* Goal
From the entries below, report how many lines contain the string "this". Give only that number.

* Information supplied
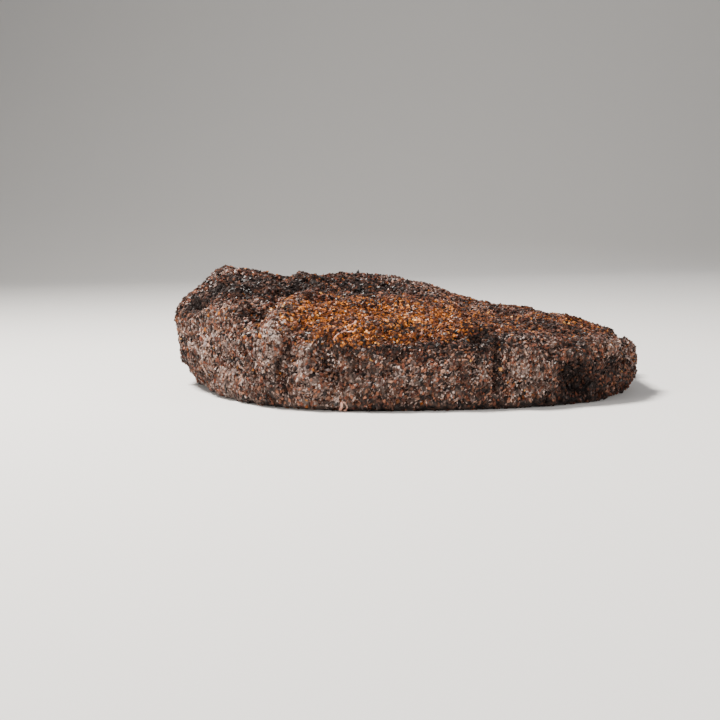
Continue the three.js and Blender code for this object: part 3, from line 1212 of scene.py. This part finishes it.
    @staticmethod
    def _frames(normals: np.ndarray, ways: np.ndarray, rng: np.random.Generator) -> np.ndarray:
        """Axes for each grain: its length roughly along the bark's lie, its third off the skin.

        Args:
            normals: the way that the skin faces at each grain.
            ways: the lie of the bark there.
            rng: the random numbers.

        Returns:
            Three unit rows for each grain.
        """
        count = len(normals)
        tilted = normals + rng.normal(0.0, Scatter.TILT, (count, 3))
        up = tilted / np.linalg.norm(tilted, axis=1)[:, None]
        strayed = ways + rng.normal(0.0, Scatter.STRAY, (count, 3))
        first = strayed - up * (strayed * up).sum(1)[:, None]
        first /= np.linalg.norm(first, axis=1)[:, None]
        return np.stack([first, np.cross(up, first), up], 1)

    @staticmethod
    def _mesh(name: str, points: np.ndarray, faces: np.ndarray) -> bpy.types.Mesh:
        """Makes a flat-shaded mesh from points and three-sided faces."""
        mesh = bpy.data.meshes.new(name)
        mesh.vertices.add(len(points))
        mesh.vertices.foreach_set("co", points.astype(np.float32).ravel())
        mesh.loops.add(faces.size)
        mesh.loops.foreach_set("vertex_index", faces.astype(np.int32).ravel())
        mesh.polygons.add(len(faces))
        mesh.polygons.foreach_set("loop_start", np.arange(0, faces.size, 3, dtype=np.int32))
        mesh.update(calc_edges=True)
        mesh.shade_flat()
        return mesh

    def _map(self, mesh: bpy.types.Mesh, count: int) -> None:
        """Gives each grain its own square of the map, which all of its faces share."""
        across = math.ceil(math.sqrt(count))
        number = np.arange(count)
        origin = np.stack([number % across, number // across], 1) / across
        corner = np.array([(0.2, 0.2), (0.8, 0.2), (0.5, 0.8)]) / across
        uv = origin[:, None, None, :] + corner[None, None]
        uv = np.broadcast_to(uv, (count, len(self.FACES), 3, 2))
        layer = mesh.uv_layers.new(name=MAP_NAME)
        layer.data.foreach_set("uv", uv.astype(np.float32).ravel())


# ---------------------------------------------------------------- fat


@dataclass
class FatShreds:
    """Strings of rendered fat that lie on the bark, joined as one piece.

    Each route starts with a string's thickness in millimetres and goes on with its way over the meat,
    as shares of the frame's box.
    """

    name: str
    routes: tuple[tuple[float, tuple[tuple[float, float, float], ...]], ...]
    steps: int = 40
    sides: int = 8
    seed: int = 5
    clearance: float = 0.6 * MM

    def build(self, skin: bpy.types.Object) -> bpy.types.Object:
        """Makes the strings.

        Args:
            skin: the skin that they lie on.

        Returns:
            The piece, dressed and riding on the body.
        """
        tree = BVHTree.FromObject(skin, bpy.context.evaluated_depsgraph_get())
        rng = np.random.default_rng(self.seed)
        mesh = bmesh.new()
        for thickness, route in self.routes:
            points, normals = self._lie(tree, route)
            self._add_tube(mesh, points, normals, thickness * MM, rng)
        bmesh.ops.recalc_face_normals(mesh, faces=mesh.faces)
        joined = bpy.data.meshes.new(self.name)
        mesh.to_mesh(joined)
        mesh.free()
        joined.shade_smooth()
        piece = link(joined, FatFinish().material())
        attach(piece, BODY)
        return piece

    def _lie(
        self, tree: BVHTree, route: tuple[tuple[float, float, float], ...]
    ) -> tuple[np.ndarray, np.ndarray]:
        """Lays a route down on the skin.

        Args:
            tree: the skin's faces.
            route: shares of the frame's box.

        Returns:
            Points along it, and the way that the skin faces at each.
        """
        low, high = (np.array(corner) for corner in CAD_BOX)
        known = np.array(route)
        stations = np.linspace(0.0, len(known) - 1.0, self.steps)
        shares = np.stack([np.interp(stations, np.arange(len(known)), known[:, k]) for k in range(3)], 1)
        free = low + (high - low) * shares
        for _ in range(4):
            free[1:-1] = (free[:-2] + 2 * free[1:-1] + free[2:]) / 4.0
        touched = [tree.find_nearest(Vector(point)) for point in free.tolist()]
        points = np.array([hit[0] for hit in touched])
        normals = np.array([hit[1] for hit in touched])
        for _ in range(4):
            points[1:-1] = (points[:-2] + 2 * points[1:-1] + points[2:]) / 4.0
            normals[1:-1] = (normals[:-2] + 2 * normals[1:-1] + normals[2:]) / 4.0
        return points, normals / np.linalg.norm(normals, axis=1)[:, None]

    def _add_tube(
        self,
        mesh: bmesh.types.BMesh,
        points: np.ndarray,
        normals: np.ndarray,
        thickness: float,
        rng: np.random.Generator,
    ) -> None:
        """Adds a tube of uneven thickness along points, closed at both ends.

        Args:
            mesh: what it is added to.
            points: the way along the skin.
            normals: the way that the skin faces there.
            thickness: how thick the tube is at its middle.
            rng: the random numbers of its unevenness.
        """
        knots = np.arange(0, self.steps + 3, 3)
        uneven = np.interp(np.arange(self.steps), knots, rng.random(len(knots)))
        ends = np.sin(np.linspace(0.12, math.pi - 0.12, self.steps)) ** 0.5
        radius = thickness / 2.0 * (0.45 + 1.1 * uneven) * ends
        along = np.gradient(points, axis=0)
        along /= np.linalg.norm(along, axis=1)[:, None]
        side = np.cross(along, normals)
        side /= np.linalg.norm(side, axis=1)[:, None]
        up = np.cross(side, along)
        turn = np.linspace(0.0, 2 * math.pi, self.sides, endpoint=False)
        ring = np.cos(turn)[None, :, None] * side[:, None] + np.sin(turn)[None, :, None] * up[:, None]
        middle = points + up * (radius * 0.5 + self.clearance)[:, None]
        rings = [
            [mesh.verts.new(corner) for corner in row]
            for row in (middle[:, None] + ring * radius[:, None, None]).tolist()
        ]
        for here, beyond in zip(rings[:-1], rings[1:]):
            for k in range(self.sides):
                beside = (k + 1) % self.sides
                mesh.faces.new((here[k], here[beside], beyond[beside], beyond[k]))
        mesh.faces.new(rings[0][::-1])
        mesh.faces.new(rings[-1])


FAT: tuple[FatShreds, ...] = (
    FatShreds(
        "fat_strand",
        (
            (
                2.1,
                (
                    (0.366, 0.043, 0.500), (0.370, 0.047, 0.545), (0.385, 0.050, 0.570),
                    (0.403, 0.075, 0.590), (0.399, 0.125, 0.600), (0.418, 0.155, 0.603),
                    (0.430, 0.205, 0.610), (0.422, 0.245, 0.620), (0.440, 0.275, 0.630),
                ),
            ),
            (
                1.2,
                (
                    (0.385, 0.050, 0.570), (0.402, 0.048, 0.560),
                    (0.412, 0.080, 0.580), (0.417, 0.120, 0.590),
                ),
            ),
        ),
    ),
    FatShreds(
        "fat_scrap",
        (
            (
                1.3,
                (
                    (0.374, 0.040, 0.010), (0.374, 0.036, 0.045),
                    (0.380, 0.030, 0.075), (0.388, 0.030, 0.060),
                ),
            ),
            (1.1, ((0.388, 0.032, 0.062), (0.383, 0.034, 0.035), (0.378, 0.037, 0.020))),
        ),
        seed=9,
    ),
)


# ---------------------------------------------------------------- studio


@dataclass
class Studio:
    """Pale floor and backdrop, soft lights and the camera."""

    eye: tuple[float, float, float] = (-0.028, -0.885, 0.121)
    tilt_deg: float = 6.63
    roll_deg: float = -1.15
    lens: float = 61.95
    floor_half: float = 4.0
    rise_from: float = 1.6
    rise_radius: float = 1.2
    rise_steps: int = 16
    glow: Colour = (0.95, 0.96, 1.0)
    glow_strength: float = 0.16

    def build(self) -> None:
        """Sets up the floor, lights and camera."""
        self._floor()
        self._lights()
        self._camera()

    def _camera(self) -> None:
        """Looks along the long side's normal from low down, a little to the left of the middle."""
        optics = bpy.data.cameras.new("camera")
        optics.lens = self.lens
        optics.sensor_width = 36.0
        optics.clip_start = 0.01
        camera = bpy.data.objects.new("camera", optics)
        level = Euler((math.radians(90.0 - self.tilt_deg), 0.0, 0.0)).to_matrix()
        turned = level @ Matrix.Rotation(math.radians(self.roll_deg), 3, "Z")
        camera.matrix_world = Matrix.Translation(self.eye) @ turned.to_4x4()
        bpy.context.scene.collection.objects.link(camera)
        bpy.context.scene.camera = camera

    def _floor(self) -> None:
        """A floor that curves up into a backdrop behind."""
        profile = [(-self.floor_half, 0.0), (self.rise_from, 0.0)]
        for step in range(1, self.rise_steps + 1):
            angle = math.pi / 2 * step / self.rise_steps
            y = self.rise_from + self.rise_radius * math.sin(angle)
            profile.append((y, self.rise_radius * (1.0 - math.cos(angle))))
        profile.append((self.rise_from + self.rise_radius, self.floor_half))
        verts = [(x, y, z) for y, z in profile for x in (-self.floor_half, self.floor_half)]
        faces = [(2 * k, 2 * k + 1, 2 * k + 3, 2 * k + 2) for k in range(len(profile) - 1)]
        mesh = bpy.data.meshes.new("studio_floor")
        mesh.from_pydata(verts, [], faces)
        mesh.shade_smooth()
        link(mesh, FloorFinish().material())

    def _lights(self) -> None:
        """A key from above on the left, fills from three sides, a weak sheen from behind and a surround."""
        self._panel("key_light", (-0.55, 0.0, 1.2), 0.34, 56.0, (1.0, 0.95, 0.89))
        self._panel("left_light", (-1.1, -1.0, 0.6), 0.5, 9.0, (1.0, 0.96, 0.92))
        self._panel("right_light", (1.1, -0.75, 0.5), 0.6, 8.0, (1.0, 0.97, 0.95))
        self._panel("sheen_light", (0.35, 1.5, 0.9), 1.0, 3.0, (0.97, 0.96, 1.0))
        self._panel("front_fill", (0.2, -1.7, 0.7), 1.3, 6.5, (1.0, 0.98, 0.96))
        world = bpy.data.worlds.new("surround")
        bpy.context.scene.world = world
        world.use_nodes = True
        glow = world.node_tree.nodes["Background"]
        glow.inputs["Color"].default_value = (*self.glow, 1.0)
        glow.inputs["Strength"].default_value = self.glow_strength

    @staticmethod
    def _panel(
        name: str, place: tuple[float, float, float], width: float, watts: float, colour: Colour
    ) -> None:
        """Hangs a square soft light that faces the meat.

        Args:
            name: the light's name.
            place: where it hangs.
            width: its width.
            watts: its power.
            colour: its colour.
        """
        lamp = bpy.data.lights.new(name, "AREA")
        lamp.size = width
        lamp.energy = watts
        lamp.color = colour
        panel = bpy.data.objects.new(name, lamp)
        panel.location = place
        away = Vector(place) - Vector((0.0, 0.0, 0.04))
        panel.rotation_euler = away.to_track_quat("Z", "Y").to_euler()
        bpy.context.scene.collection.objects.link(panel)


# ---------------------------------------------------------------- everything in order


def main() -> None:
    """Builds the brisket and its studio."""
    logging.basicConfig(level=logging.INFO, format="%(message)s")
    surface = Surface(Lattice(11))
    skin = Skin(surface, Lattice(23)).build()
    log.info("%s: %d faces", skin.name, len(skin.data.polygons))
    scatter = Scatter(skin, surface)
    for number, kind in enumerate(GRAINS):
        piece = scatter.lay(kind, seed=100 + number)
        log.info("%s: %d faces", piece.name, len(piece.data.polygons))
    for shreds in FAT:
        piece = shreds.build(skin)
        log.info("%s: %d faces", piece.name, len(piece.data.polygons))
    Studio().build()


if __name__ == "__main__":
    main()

==

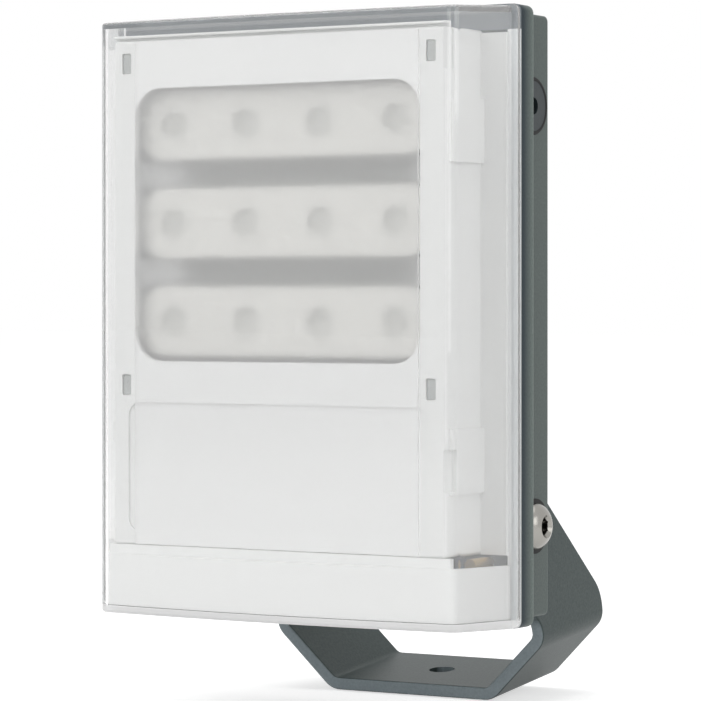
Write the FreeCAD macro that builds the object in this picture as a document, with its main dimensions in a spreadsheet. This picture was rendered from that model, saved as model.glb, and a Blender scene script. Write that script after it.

* Correct answer
2